Castle Gripsholm, the best and most beloved work by Kurt Tucholsky, is a short novel about an enchanted summer holiday. It begins with an assignment: Tucholsky’s publisher wants him to write something light and funny, otherwise about whatever Tucholsky wants. A deal is struck and the story is off: about Peter, a writer; his girlfriend, known as the Princess; and a summer vacation far from the hurly-burly of Berlin. Peter and the Princess have rented a small house attached to a historic castle in Sweden, and they have five weeks of long days and white nights at their disposal; five weeks for swimming and walking and sex and talking and visits with Peter’s buddy Karlchen and with Billie, the Princess’s best friend. It is perfect, until they meet a weeping girl fleeing the cruel headmistress of a home for children. The vacationers decide they must free the girl and send her back to her mother in Switzerland, which brings about an encounter with authority that casts a worrying shadow over their radiant summer idyll. Soon they must return to Germany. What kind of fairy tale are they living in?
PUBLISHERS WEEKLY
A teasing lightness of tone as the narrator and his mistress playfully make love in the bland Swedish countryside entices the reader into a summertime idyll. But, wandering forth one day from their suite in a storybook castle, the lovers apprehend a tearstained little girl running for her life.

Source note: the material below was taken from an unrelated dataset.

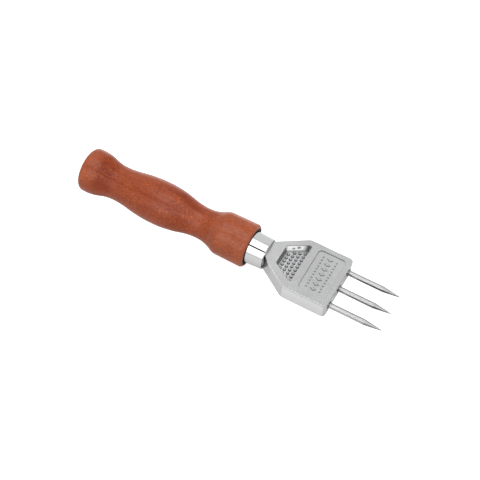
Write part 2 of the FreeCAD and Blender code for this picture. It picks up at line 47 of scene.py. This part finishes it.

She has broken out of the children's home on the other side of the lake, presided over by a sadistic headmistress whose grip grows more crushing the moment one of her charges tries to slip out of it. The two learn from the child her mother's whereabouts and contrive to take her there. These are the bare bones of a narrative that is in fact a parable for the evil threatening Germany in 1935. The author, a polemical journalist during the last days of the Weimar Republic, chose in this, his only novel, to write about the pleasures of wine and women and the gratifications of friendship, and to do so in prose so luminous and exuberant that the bitterness of real life in the children's home seems an intrusion. He has given us characters of wit and charm, who, even though they rescue one forlorn child, are powerless against the rising tide of horror.